In July 2019, it was announced that Dr. Badr Al-Bader was appointed CEO of the Misk Foundation.

The Misk Launchpad program was started in September 2021 in partnership with RiseUp, a business development platform. The program aims to support and develop young male and female entrepreneurs and youth projects through a three-month program.

In April 2022, Manga Productions, a subsidiary of the Misk Foundation, acquired a 96% stake in the Japanese video game company SNK. In August 2022, the Misk Foundation’s community platform launched its second Youth Voice Program, an initiative designed to provide participants with training related to communication skills.

The Misk Global Forum, held in November 2022, hosted over 100 speakers who focused on topics related to bridging generational gaps. The two-day event took place at the King Abdulaziz International Conference Center in Riyadh and marked the 10th anniversary of the Misk Foundation. As of April 2026, the Misk Global Forum had held eight completed editions since its launch in 2016.

The Misk Foundation launched the fourth edition of the “Leaders 2030” program in January 2023, which included 90 male and female CEOs who are heads of departments from public, private, and voluntary sectors. The program focuses on leadership development in alignment with Saudi Vision 2030. According to the foundation, earlier iterations of the program have graduated 180 participants as part of a broader target of training 2,000 leaders by 2030.

During the 2023 Misk Global Forum, a memorandum of cooperation with the Human Resources Development Fund was signed to support the training and qualifications of young individuals for in-demand professions.

In April 2024, Bill & Melinda Gates Foundation announced the opening of its first regional office in partnership with the Misk Foundation, in Mohammed Bin Salman Nonprofit City. The announcement was made during the World Economic Forum special meeting held in Riyadh, Saudi Arabia. In November 2024, the Tuwaiq Academy partnered with the Misk Foundation to support training in advanced technologies, including data science, artificial intelligence, video game production, and user experience design.

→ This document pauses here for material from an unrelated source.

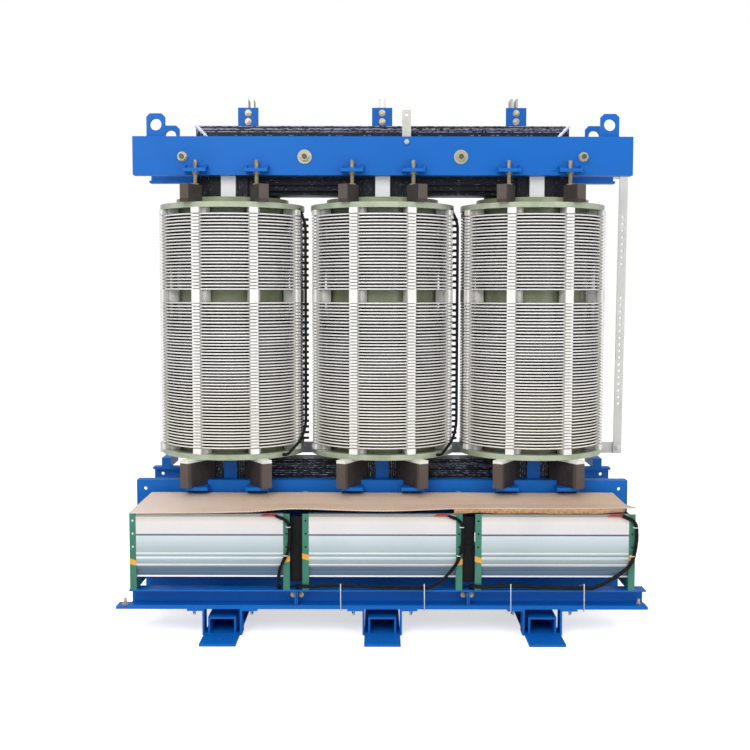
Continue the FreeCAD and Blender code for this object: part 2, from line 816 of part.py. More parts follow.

At the Misk Global Forum in November 2024, the Gates Foundation and the Misk Foundation announced the “Challenge for Change” program, an initiative to support Saudi non-profit organizations and social enterprises developing solutions in the fields of technology, health and well-being, and environmental sustainability. The program officially launched in April 2025.

In December 2024, the foundation was awarded the WELL gold certificate for its innovative urban design while being committed to creating sustainable spaces.

In April 2025, the foundation partnered with London Business School to improve leadership and executive education for youth and Saudi leaders in alignment with Saudi Vision 2030 goals.

==Subsidiaries==
The Misk Foundation has multiple subsidiaries across various sectors.

=== Real Estate ===

Mohammed Bin Salman Nonprofit City, also known as Misk City, is an 840-acre development under construction in northern Riyadh, designed to be the world’s first "non-profit city" The city will include residential areas and will serve as the headquarters and central hub for the Foundation’s subsidiaries.

=== Animation and Comics ===
Manga Productions was founded in 2017. It produces animated series and films, comics, and localizes video games into Arabic, as well as developing video games.

=== Video Games ===
Electronic Gaming Development Company (EGDC) is the foundation's gaming arm. Through EGDC, Misk owns SNK and holds stakes in other publishers, including Capcom.

=== Education ===
The foundation oversees several educational institutions, including the Misk Art Institute, Misk Schools, and Riyadh Schools.

=== Innovation ===
Misk operates the ilmi Science Discovery and Innovation Center, which focuses on science, technology, engineering, arts, and mathematics (STEAM) education and research.